Monday, June 16, 2008

Low IQ predictive of religious beliefs

Here's a cool piece of research to be published in the journal INTELLIGENCE. Richard Lynn, John Harvey and Helmuth Nyborg from universities in the UK and Denmark have tried to investigate whether there is a negative relationship between IQ (measured in psychometric terms) and religious belief. They cite existing evidence 'pointing to a negative relationship between intelligence and religious belief (coming) from four sources.
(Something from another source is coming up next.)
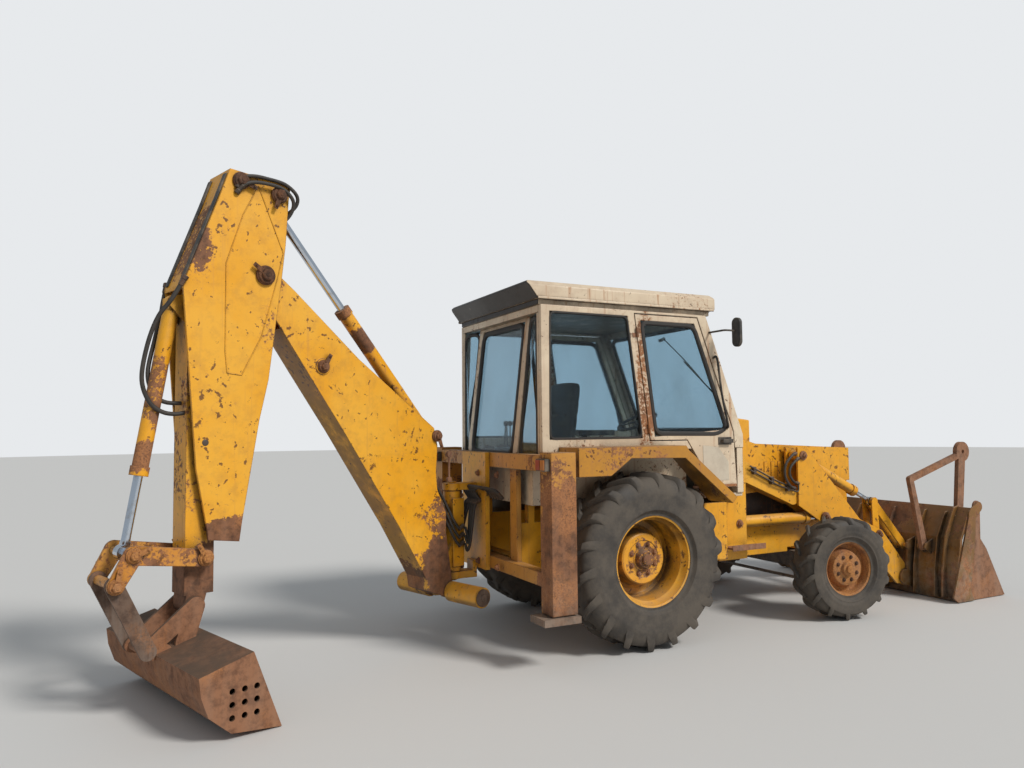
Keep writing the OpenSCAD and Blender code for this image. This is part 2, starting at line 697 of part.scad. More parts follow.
module lift_ram_barrels() color(paint) at_arms() aimed(lift_base, lift_eye)
    ram_barrel(55, 90, 30 + fit, 55, 950, 30);
module lift_ram_rods() color(chrome) at_arms() aimed(lift_base, lift_eye)
    ram_rod(280, norm(lift_eye - lift_base), 30, 40, 52, 90, 30, arm_gap - 2 * gap);
module tilt_ram_barrels() color(paint) at_arms() aimed(tilt_base, lever_top)
    ram_barrel(50, 90, 30 + fit, 48, 880, 22);
module tilt_ram_rods() color(chrome) at_arms() aimed(tilt_base, lever_top)
    ram_rod(430, norm(lever_top - tilt_base), 22, 36, 45, 30, 22, 30);
module tilt_levers() color(paint) at_arms() {
    difference() {
        plates(47, 59) strap(lever_foot, 48, lever_top, 45);
        bar(lever_foot, 30 + fit, -100, 100);
    }
    bar(lever_top, 25, 28, 47);
    bar(lever_top, 25, -47, -28);
}
module tilt_links() color(paint) at_arms() {
    difference() {
        plates(28, 41) strap(lever_top, 42, link_eye, 42);
        bar(lever_top, 25 + fit, -100, 100);
    }
    bar(link_eye, 25, -arm_gap / 2 - arm_plate, arm_gap / 2 + arm_plate);
}

shovel_outline = [[3530, 60], [3600, 8], [3850, 8], [3800, 115], [3900, 560], [3935, 905], [3850, 925]];
board = [[3640, 24], [3700, 24], [3665, 300], [3725, 620], [3890, 900], [3870, 925], [3850, 925], [3690, 620], [3625, 300]];

// Back of the clam shovel
module shovel_back() placed() color(paint) {
    plates(shovel_y - shovel_t, shovel_y) {
        polygon(shovel_outline);
        strap([3880, 860], 60, clam_pivot, 50);
    }
    plate(-shovel_y + shovel_t, shovel_y - shovel_t) {
        polygon(board);
        polygon([[3640, 8], [3850, 8], [3830, 30], [3640, 30]]);
    }
    for (side = [-1, 1]) translate([0, side * arm_y, 0]) {
        plates(arm_gap / 2 + arm_plate + gap, arm_gap / 2 + arm_plate + gap + 20) {
            polygon([[3510, 110], [3650, 60], [3700, 600], [3560, 560]]);
            disc(shovel_pivot, 80);
            disc(link_eye, 50);
        }
        bar(shovel_pivot, 30, -arm_gap / 2 - arm_plate - gap, arm_gap / 2 + arm_plate + gap);
    }
    for (side = [-1, 1]) translate([0, side * 800, 0]) {
        plates(28, 46) {
            polygon([[3585, 485], [3664, 440], [3700, 600], [3585, 555]]);
            disc(fork_pivot, 38);
        }
        bar(fork_pivot, 20, -46, 46);
    }
    for (side = [-1, 1])
        bar(clam_pivot, 25, min(side * (shovel_y - shovel_t - 30), side * (shovel_y - shovel_t)),
            max(side * (shovel_y - shovel_t - 30), side * (shovel_y - shovel_t)));
}

// Front jaw of the clam shovel
module shovel_clam() placed() color(rust) {
    side_y = shovel_y - shovel_t - gap;
    difference() {
        plates(side_y - shovel_t, side_y) {
            polygon([[3880, 8], [4380, 8], [4110, 500], [4020, 605], [4030, 900], [3950, 900], [3930, 560], [3830, 115]]);
            disc(clam_pivot, 60);
        }
        bar(clam_pivot, 25 + fit, -shovel_y, shovel_y);
    }
    plate(-side_y + shovel_t, side_y - shovel_t) polygon([[3880, 8], [4380, 8], [4350, 24], [3880, 30]]);
}

// Frames of the fold-over forks
module fork_frames() placed() color(rust) {
    for (side = [-1, 1]) translate([0, side * 800, 0]) difference() {
        plate(-22, 22) {
            strap(fork_pivot, 40, [3420, 1210], 30);
            strap([3420, 1210], 30, [4250, 1450], 30);
            strap([4250, 1450], 55, [4170, 760], 50);
            disc([4265, 1475], 105);
        }
        bar([4265, 1475], 22, -50, 50);
        bar(fork_pivot, 20 + fit, -50, 50);
    }
}

chassis();
engine_block();
scuttle();
bonnet();
radiator_cowl();
lamps();
front_axle();
rear_axle();
side_tanks();
rear_frame();
mudguards();
cab_tub();
cab_frame();
cab_roof();
cab_glass();
door_left();
door_right();
door_glass_left();
door_glass_right();
seat();
controls();
mirrors();
tyre_rear_left();
tyre_rear_right();
tyre_front_left();
tyre_front_right();
rim_rear_left();
rim_rear_right();
rim_front_left();
rim_front_right();
knuckle_left();
knuckle_right();
track_rod();
stabiliser_left();
stabiliser_right();
carriage();
kingpost();
boom();
boom_ram_barrel();
boom_ram_rod();
dipper_outer();
dipper_ram_barrel();
dipper_ram_rod();
dipper_inner();
bucket_ram_barrel();
bucket_ram_rod();
tipping_levers();
tipping_links();
hoe_bucket();
loader_arms();
lift_ram_barrels();
lift_ram_rods();
tilt_levers();
tilt_ram_barrels();
tilt_ram_rods();
tilt_links();
shovel_back();
shovel_clam();
fork_frames();
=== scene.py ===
# %% [markdown]
# # A weathered backhoe loader
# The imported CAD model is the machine's frame: every plate, ram and wheel is already at its real size and
# place. These cells give it its looks. Each step says what the real thing is, how it could be made, and
# why this way was chosen. Lengths are metres; X runs forward, Y to the machine's left and Z up from the
# ground.

# %% Load the frame
import json
import math
import random

import bmesh
import bpy
from mathutils import Matrix, Vector

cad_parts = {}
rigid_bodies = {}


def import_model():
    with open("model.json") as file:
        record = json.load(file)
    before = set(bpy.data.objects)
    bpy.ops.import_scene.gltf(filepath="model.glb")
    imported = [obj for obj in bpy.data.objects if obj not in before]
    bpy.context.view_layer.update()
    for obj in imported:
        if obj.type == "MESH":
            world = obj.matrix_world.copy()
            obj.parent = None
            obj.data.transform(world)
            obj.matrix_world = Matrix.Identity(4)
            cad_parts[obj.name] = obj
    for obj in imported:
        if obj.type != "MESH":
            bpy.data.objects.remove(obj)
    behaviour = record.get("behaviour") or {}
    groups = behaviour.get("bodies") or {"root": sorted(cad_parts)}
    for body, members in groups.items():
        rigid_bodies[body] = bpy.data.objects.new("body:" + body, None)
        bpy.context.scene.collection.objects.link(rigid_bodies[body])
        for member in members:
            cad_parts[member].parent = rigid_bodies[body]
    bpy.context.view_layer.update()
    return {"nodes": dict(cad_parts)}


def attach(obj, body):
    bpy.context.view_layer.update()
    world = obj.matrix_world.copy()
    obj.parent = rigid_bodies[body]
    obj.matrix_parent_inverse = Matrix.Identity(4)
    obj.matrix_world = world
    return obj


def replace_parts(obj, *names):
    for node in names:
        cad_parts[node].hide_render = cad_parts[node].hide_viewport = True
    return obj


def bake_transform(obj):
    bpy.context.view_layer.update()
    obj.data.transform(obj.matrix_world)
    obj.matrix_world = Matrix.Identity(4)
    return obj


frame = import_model()
nodes = frame["nodes"]

# %% [markdown]
# ## Places on the machine
# The drawing measures from the rear axle, and the backhoe from its own foot pin, turned to the right on
# its kingpost. Two small functions turn those workshop coordinates into the frame's, so that a hose can
# be placed by the same numbers as the bracket it is bolted to.

# %% Workshop coordinates
MIDDLE = Vector((0.190, -0.095, 0.0))
FOOT_PIN = Vector((-1.360, 0.110, 0.0))
SLEW = math.radians(180 + 18)


def at(x, y, z):
    """A point measured from the rear axle's middle, in the frame."""
    return Vector((x, y, z)) - MIDDLE


def hoe(r, s, z):
    """A point in the backhoe's plane: r out from the foot pin, s across, z up."""
    turn = Matrix.Rotation(SLEW, 3, "Z")
    return turn @ Vector((r, s, 0)) + Vector((0, 0, z)) + FOOT_PIN - MIDDLE


print("boom foot at", [round(v, 3) for v in hoe(0, 0, 0.42)])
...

These are (1) negative correlations between intelligence and religious belief; 2) lower percentages holding religious beliefs among intelligence elites compared with the general population; 3) a decline of religious belief with age among children and adolescents as their cognitive abilities increase; 4) a decline in religious belief during the course of the 20th century as the intelligence of the populations has increased.' There has been plenty of empirical research to establish that case from within nations, eg a representative study in the Netherlands found that non-believers scored in the average a statistically significantly higher IQ than the God squad.

Anyway, Lynn, Harvey and Nyborg decided to investigate the relationship between average IQ and religious belief between nations. They then compared the average IQs of most of the world's nations against the percentage of believers in those nations. Their finding is that 'the negative correlation between IQ and religious belief that has been found in numerous studies within nations is also present between nations.' Explaining the surprisingly high percentage of religious believers in the USA, they observe that 'religious belief has a significant heritability of around 0.4-0.5, so it could be that a number of religious emigrants from Europe had the genetic predisposition for religious belief and this has been transmitted to much of the present population.'

No surprise then that nations with an average IQ that's not overly high tend to be found among those countries with a particularly low percentage of non-believers. Check out the country-by-country statistics presented in the paper. Kinda fun reading if you're suitably prejudiced:).

Disclaimer: I am aware of the academic work highly critical of the concept(s) of IQ. Enjoyed the paper anyway. Here's the doi:10.1016/j.intell.2008.03.004

Thanks to my good friend Michael Ristow (now a medical prof in Germany, back in our student days a fellow leftwing activist) who kindly passed this reference on to me!